まつざきさんは、昭和62年にリリースされた純平さんの「Sake」を聞いて以来、ずっとファンで、ようやくその想いが通じて「Sake」のカバーでデビューしました。
そして新たに純平さんの書き下ろし曲「君すむ街」で一気に名が広まっている状態です。そして新曲の「鎌倉残照 Acoustic Version」は鎌倉観光協会推薦曲になりました。
いっぽう小田純平さん本人はといえば、小金沢昭司に作曲提供した「オモニ~母へ~」を発端として、よりフォーク的なアプローチをすすめた「神楽坂」がスマッシュヒットとなったことから、新たな演歌の潮流を作り出しつつあります。今後の流れに注目したいところです。
平岡千佳・小田純平・まつざき幸介
印象に残ったことがあります。
小田純平さんはMCで「昔は人から与えられた歌を歌わなければいけない時期があったけど、自分で気に入らない歌を歌わされたこともあった。だからまつざき君や千佳ちゃんは、"ここを直せ""こうして欲しい"というのがあったら、どんどん言ってな」と言っていました。またまつざきさんや平岡さんは決して純平さんのことを「小田先生」とは呼ばずに「小田さん」で通していました。この二つが印象に残りました。

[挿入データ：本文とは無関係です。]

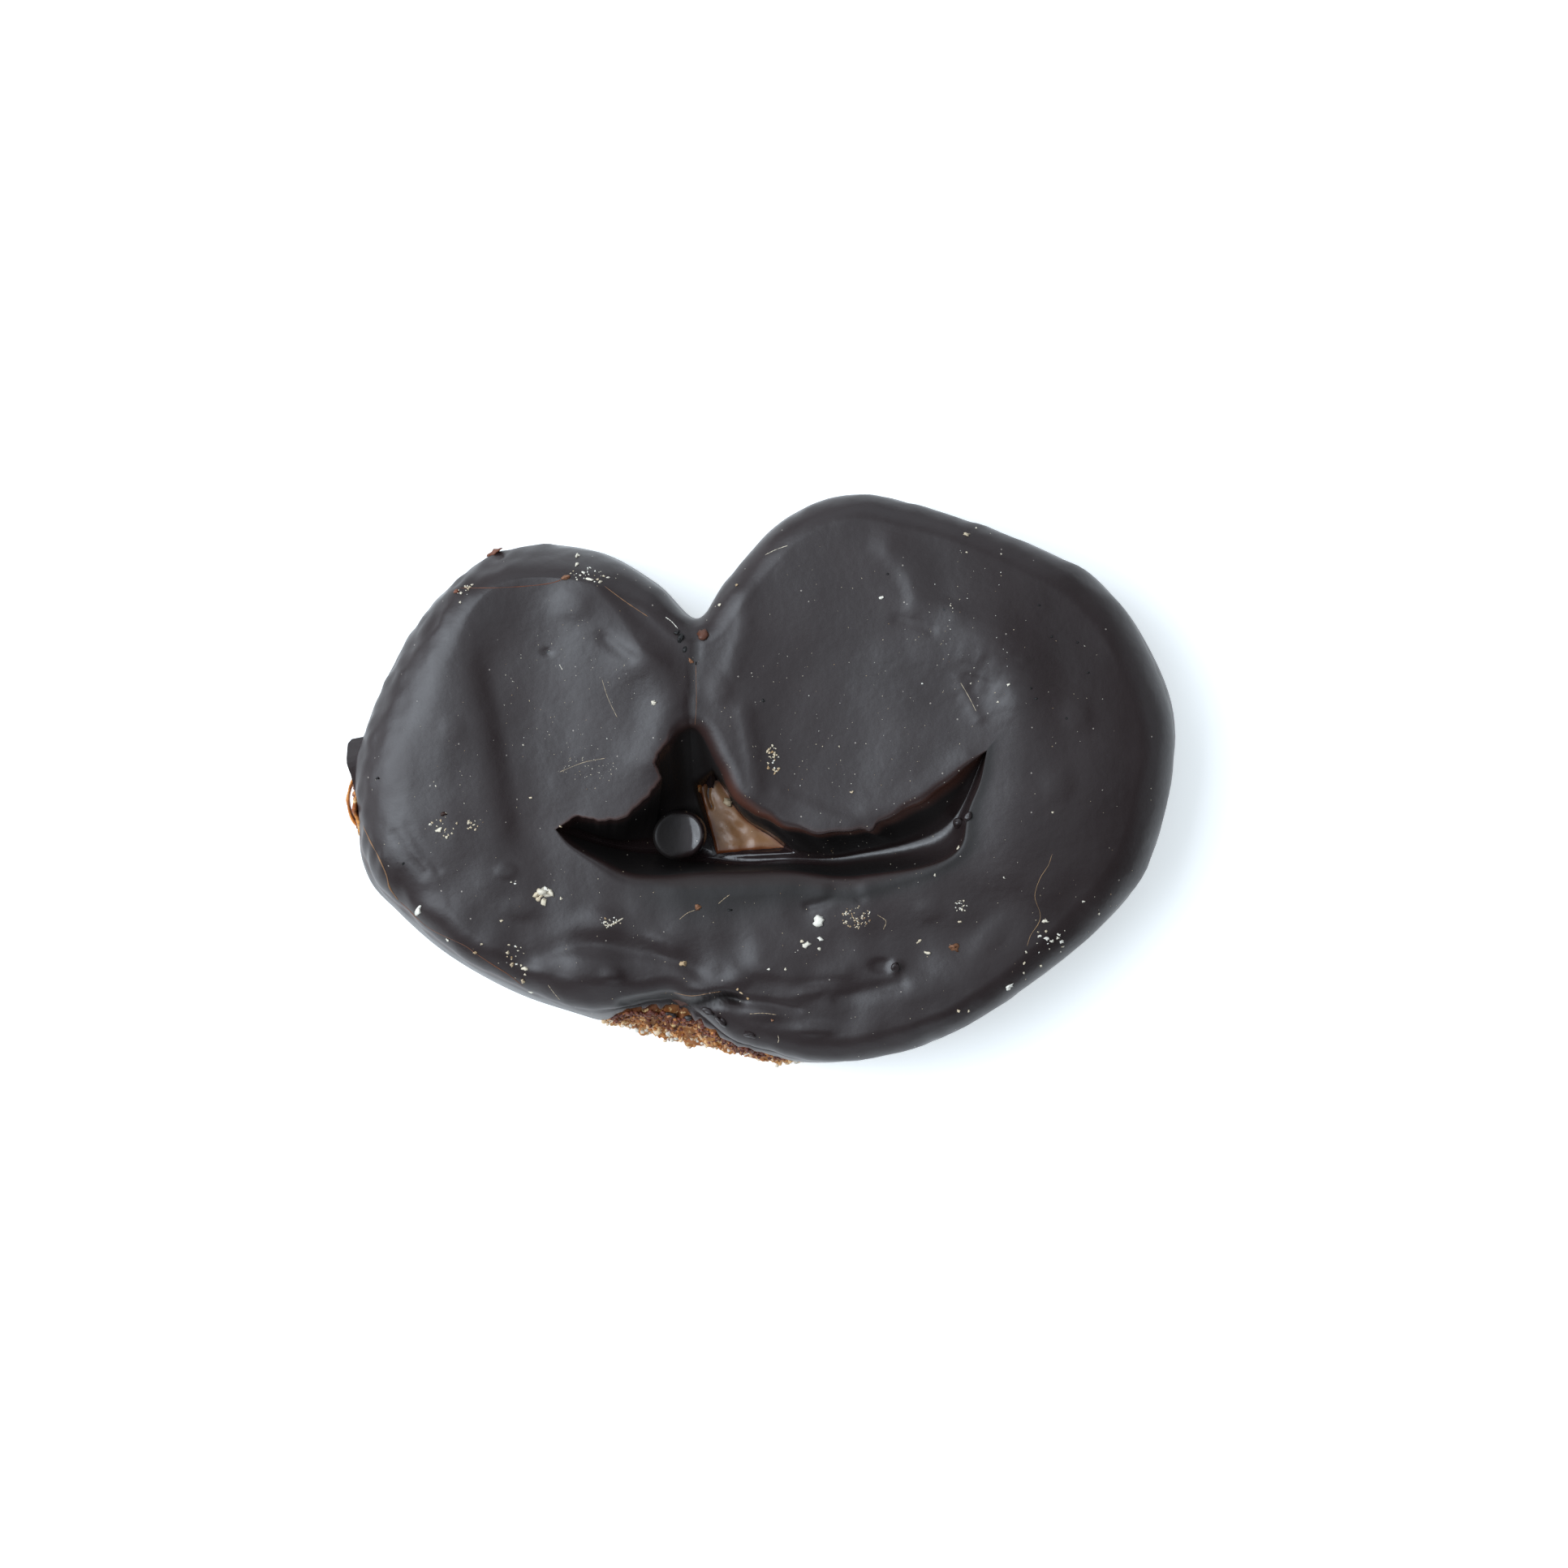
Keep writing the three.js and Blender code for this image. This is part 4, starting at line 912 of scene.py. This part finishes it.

昔はレコード会社に専属の作曲家や作詞家がいて、その会社に所属する歌手はその会社の作曲家や作詞家の提供した歌を歌わなければならないという風習がありました。作曲家や作詞家のことを「●●先生」と呼ぶのは、そういう時代の名残なのでしょう。また例の「おふくろさん事件」に関して(経緯はともかくとしても)、ファンの存在を超えたとこで展開された作詞家と歌い手という徒弟的な関係の持つ異様な「重み」に違和感を感じた方は多いと思います。

そういう作曲家たちの「しばり」が嫌で、オランダ外資系のフィリップスから作品をリリースしていたのが当のスパイダースなんですが、それは余談。小田純平さんとまつざきさん、平岡さんの関係も、お互いの信頼関係や熱意から始まっているところに意味があるのだと感じました。信頼関係や熱意が伝わりあうところからいい音楽は生まれるわけですから。

小田純平さんの「三流浪漫」が気に入ったので、物販でCDを購入し、サインを貰った際に言われました。
「君、奥田民生に似ているな~、ステージから見たら目だっていたよ....良く見れば俺にも似ているね~」。